- Nas entrelinhas / Correio Braziliense
A capital federal se transformou numa grande metrópole, onde o povo se mobiliza para protestar quando deseja. Entretanto, aprisiona seus governantes numa “jaula de cristal”
O Palácio de Versalhes tornou-se o símbolo do absolutismo francês a partir do momento em que Luís XIV, em 1661, resolveu transformar a residência de caça de seu falecido pai, Luís XIII, na sede da Corte francesa, logo após a morte do famoso cardeal Mazarin, até então a eminência parda do seu governo no Louvre. A reforma projetada pelo arquiteto Louis Le Vau resultou no gigantesco e luxuoso palácio que sediou a administração da França e abrigou as festas da nobreza de 1682 a 1789, ou seja, até a Revolução Francesa.
A Galeria dos Espelhos, o Grande Trianon, as alas norte e sul do palácio, a Capela Real, e o imenso jardim de autoria do paisagista André Le Notre, com seu Grande Canal, foram projetados para demonstrar o poder do autodenominado “Rei Sol”. É de Luís XIV a máxima que sintetiza o absolutismo: “L’Etat c’est moi” (O Estado sou eu). A construção de Versalhes influenciou a arquitetura da época, levando outros monarcas a construírem também grandes palácios. O Palácio de Inverno, em São Petersburgo, de Catarina, a Grande, projetado por Bartolomeo Rastrelli, com suas paredes em verde e branco, estilo rococó, possui 1786 portas e 1945 janelas.
Os palácios de Brasília não se parecem nem um pouco com o de Versalhes ou o de Inverno, embora o traçado de Brasília, com suas grandes avenidas, tenha a ver com a construção de São Petersburgo, a primeira grande cidade planejada do mundo, por Pedro, o Grande, e a reforma urbana de Paris, do barão Georges-Eugène Haussmann, prefeito da cidade durante o governo de Napoleão III, sobrinho de Napoleão Bonaparte. Ambas são símbolos da modernidade e tiveram o objetivo de melhorar as condições sanitárias, facilitar o deslocamento, aumentar a segurança e manter o povo à distância do poder. Também influenciaram as reformas urbanas das cidades brasileiras no começo do século passado, sobretudo as de São Paulo e do Rio de Janeiro, e o traçado do Plano Piloto de Brasília.

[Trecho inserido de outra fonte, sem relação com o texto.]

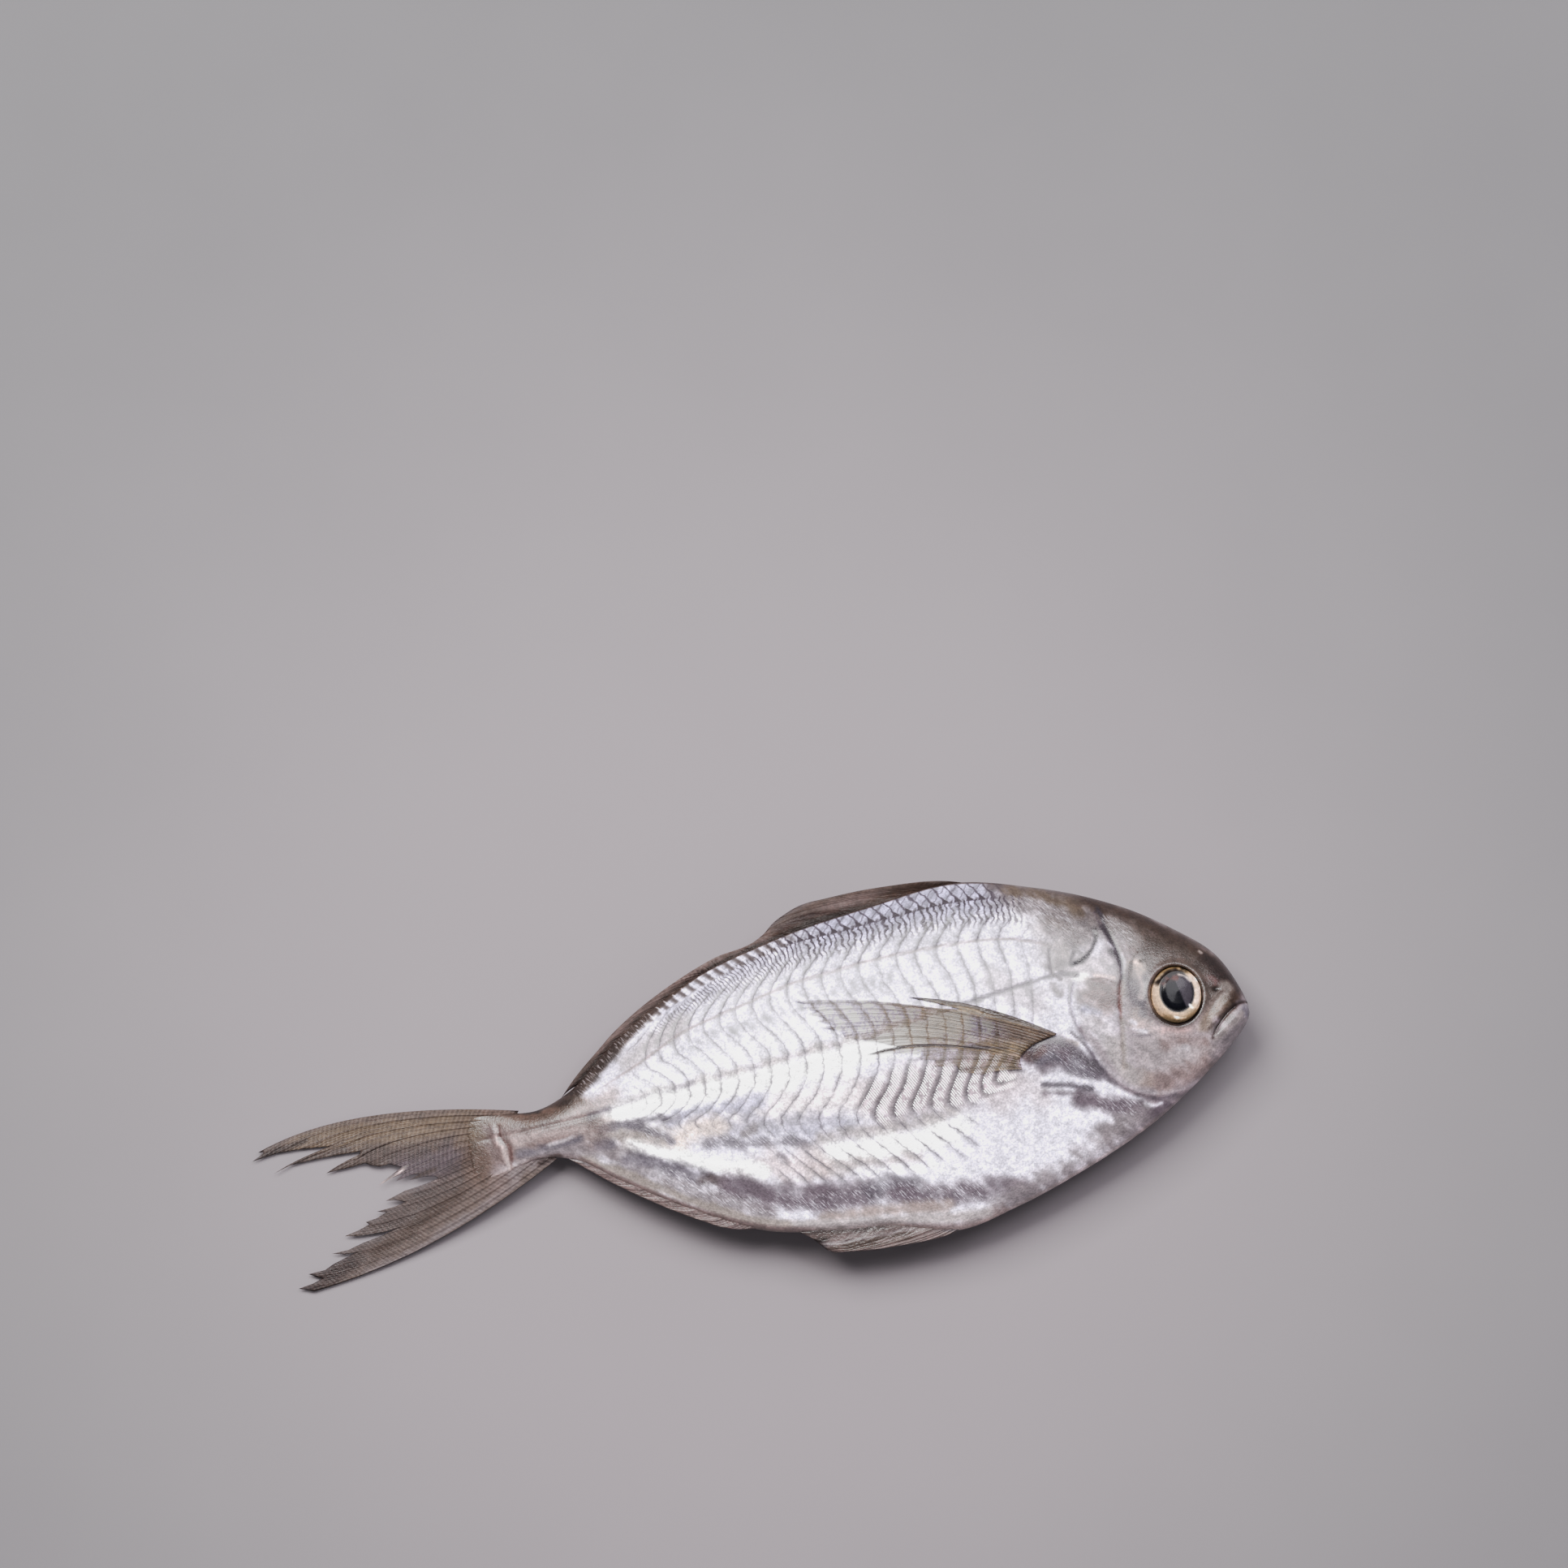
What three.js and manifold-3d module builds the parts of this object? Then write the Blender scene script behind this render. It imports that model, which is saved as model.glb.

Sede administrativa do governo federal, Brasília se transformou numa grande metrópole, onde o povo se mobiliza para protestar quando deseja. Entretanto, também aprisiona seus governantes numa “jaula de cristal”, na qual o presidente da República se vê cercado de colaboradores que filtram todas as informações, enquanto do lado de fora a sociedade acompanha o que acontece atrás dos vidros de seus palácios. A imprensa torna-se incômoda por causa disso, porque seu esporte favorito é revelar o que os governantes não querem que a sociedade fique sabendo. Mesmo com o advento das redes sociais, o enclausuramento do governante persiste, porque a forma como as pessoas se articulam na internet é por afinidades.